How Long Will the Disruption Last for Travelers
Regional governments have signalled that airspace closures are being reviewed on a daily basis, but officials and airline executives caution that a return to normal traffic flows is unlikely in the immediate term. Even if key corridors reopen in the coming days, the task of clearing stranded passengers and restoring aircraft rotations to their intended patterns could stretch well into mid March.
Travel industry analysts note that during previous Middle Eastern airspace disruptions, such as those linked to earlier Gulf tensions, it has typically taken one to two weeks for large hub carriers to unwind accumulated delays and reposition aircraft fleets.

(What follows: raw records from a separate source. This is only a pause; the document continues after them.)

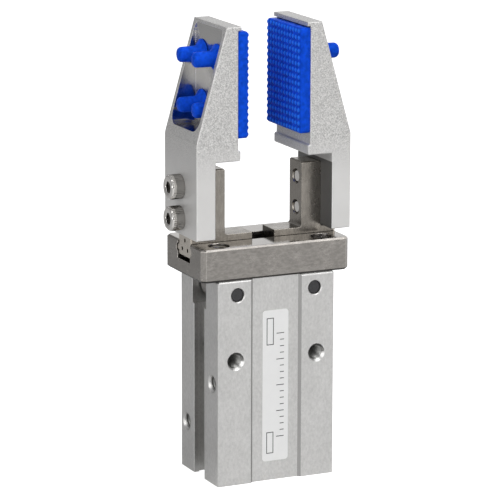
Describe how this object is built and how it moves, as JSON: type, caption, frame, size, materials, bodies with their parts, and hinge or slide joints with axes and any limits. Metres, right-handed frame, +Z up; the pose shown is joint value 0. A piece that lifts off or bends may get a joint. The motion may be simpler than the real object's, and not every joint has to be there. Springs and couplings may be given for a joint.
{
  "type": "pneumatic parallel gripper",
  "caption": "Small air-driven parallel gripper: aluminium cylinder body, steel ball-guided fingers and angled aluminium jaws with blue silicone pads.",
  "frame": {"origin": "centre of the housing's flat base", "axes": "+Z up from the base to the jaw tips, +X along the finger travel towards the right jaw, -Y towards the face with the label"},
  "size_m": [0.0352, 0.0164, 0.083],
  "materials": {
    "housing_aluminium": "satin anodised, fine grain",
    "guide_steel": "ground stainless steel, warm grey",
    "finger_steel": "ground stainless steel, warm grey",
    "screw_steel": "plain stainless steel",
    "shaft_steel": "hardened steel, dark",
    "lever_steel": "hardened steel",
    "ball_steel": "polished bearing steel",
    "spring_steel": "phosphated spring steel",
    "jaw_aluminium": "machined and bead blasted, clear anodised",
    "pad_silicone": "moulded silicone, blue",
    "seal_rubber": "nitrile rubber, black",
    "bumper_urethane": "urethane, amber",
    "cap_aluminium": "turned, clear anodised",
    "piston_aluminium": "turned",
    "magnet_ferrite": "sintered magnet, dark grey",
    "wear_ring_plastic": "low friction plastic, ivory",
    "label_film": "satin white film"
  },
  "bodies": {
    "body": {"housing": "housing_aluminium", "guide_block": "guide_steel", "guide_screws": "screw_steel", "lever_shaft_left": "shaft_steel", "lever_shaft_right": "shaft_steel", "cylinder_cap": "cap_aluminium", "cap_o_ring": "seal_rubber", "cap_bumper": "bumper_urethane", "retaining_ring": "spring_steel", "rod_seal": "seal_rubber", "seal_retainer": "cap_aluminium", "label_plate": "label_film"},
    "left_finger": {"finger_left": "finger_steel", "jaw_left": "jaw_aluminium", "pad_left": "pad_silicone", "jaw_screws_left": "screw_steel"},
    "right_finger": {"finger_right": "finger_steel", "jaw_right": "jaw_aluminium", "pad_right": "pad_silicone", "jaw_screws_right": "screw_steel"},
    "piston_unit": {"piston": "piston_aluminium", "piston_seal": "seal_rubber", "piston_magnet": "magnet_ferrite", "wear_ring": "wear_ring_plastic", "piston_bumper": "bumper_urethane", "piston_rod": "lever_steel", "rod_joint": "lever_steel"},
    "left_lever": {"lever_left": "lever_steel"},
    "right_lever": {"lever_right": "lever_steel"},
    "left_balls": {"guide_balls_left": "ball_steel"},
    "right_balls": {"guide_balls_right": "ball_steel"}
  },
  "joints": [
    {"name": "left_finger_slide", "type": "slide", "parent": "body", "child": "left_finger", "axis": [1, 0, 0], "range_m": [0, 0.002]},
    {"name": "right_finger_slide", "type": "slide", "parent": "body", "child": "right_finger", "axis": [-1, 0, 0], "range_m": [0, 0.002]},
    {"name": "piston_slide", "type": "slide", "parent": "body", "child": "piston_unit", "axis": [0, 0, -1], "range_m": [0, 0.00145]},
    {"name": "left_lever_turn", "type": "hinge", "parent": "body", "child": "left_lever", "pos_m": [-0.0076, 0, 0.0351], "axis": [0, 1, 0], "range_deg": [0, 16.67]},
    {"name": "right_lever_turn", "type": "hinge", "parent": "body", "child": "right_lever", "pos_m": [0.0076, 0, 0.0351], "axis": [0, -1, 0], "range_deg": [0, 16.67]},
    {"name": "left_ball_roll", "type": "slide", "parent": "body", "child": "left_balls", "axis": [1, 0, 0], "range_m": [0, 0.001]},
    {"name": "right_ball_roll", "type": "slide", "parent": "body", "child": "right_balls", "axis": [-1, 0, 0], "range_m": [0, 0.001]}
  ],
  "couplings": [
    {"joint": "right_finger_slide", "follows": "left_finger_slide", "ratio": 1},
    {"joint": "piston_slide", "follows": "left_finger_slide", "ratio": 0.72464},
    {"joint": "left_lever_turn", "follows": "left_finger_slide", "rad_per_m": 145.44},
    {"joint": "right_lever_turn", "follows": "left_finger_slide", "rad_per_m": 145.44},
    {"joint": "left_ball_roll", "follows": "left_finger_slide", "ratio": 0.5},
    {"joint": "right_ball_roll", "follows": "left_finger_slide", "ratio": 0.5}
  ]
}
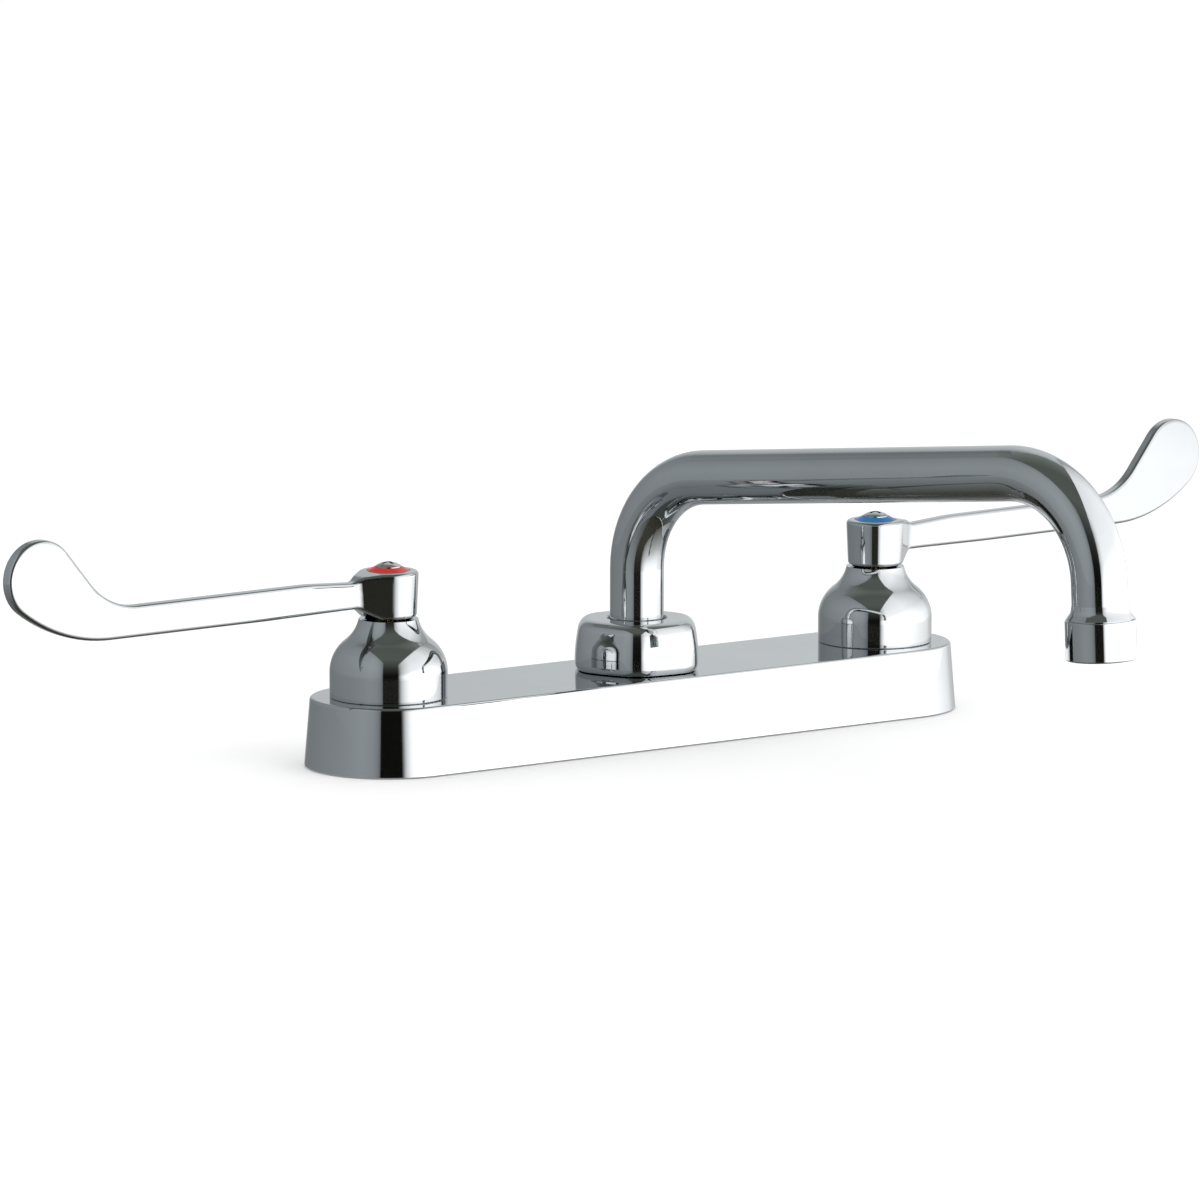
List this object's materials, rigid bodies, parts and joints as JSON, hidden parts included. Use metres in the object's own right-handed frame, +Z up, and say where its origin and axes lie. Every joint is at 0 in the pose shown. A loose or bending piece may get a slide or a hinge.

The current episode is more geographically widespread, affecting not only the Gulf but also parts of the Levant and Iran, which suggests a potentially longer recovery curve.
For now, airlines and airports are urging travellers to avoid heading to terminals unless they have a confirmed and reconfirmed booking for the same day, and to monitor airline channels closely for schedule updates. Flexible rebooking and refund policies have been introduced by most carriers serving Dubai, Jeddah, Cairo, Istanbul, Doha and Baghdad to encourage passengers whose trips are not time sensitive to postpone travel and help ease terminal crowding.
With thousands of passengers still sleeping in airports from Istanbul to Sharjah, the crisis is serving as a stark reminder of the vulnerability of global aviation to sudden geopolitical shocks. For the Middle East’s big connecting hubs, the coming days will test not only their operational resilience but also their ability to support stranded travellers whose journeys, for now, remain firmly on hold.